La recommandation la plus importante, pour lui, c’est de relocaliser et repenser le Centre de guidance au sein de l’INSP puis de construire un service qui répond véritablement aux normes de prise en charge des différentes pathologies. « Ce sont des enfants qui doivent vivre dans un environnement adapté (…), équipé, doté en ressources humaines adéquates : orthophonistes, pédopsychiatres, psychologues… parce que quand vous regardez le volume d’activités ici et le travail qu’abattent nos collaborateurs, c’est démentiel ! », lâche-t-il.
Majore du Centre, Mme Inwoley Rachel, inspectrice principale d’éducation spécialisée, relève que si on construit un hôpital adapté, il va de soi qu’il y aura des salles adaptées, selon les pathologies. Au Centre, il faut donc une salle pour la rééducation, pour faire le massage. La salle de rééducation psychomotrice va être différente en termes de mobilier à une salle pour la prise en charge pédagogique (difficultés scolaires), orthophonique, en termes même de peinture, de luminosité, observe-t-elle.
Et Dr Moké de renchérir qu’il y a de l’espace à l’INSP. Il propose par exemple que des containers aménagés servant de salles y soient déployés car le Centre de guidance n’est actuellement composé que d’un bâtiment. Aussi, face aux difficultés pour fixer les médecins spécialistes qui préfèrent la psychiatrie adulte, il recommande qu’on y affecte des médecins généralistes à qui ils se chargeront de donner des rudiments du métier.
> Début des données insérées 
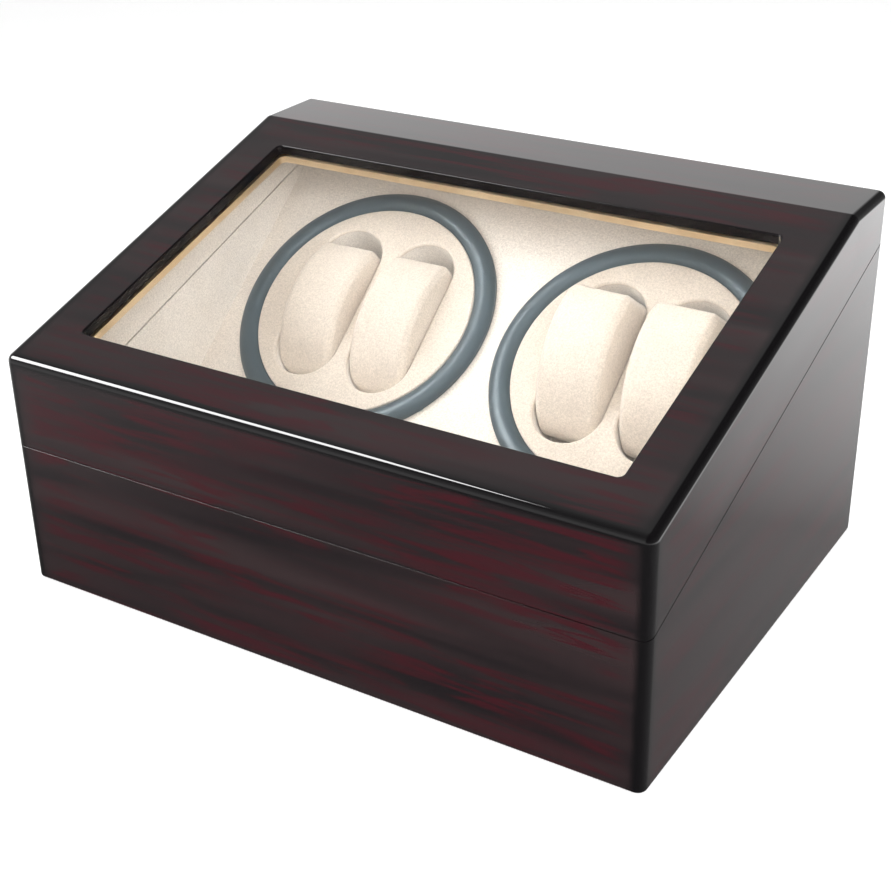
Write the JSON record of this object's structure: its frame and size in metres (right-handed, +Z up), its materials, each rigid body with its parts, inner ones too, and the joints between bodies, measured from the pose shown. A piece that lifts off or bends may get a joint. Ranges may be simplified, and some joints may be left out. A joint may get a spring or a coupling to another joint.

Concernant la psychiatrie de l’enfant et de l’adolescent, les perspectives sont de repousser le plus loin possible les limites qui sont au niveau du manque de personnel, d’infrastructures et de matériels. « Ce serait bienvenu, tout ce qui pourrait constituer un soutien à la pratique, la meilleure, de la psychiatrie de l’enfant et de l’adolescent », conclut Dr Moké Lambert. Il en profite pour remercier les responsables de l’INSP qui font beaucoup mais note que malheureusement face à la charge du travail, beaucoup reste à faire.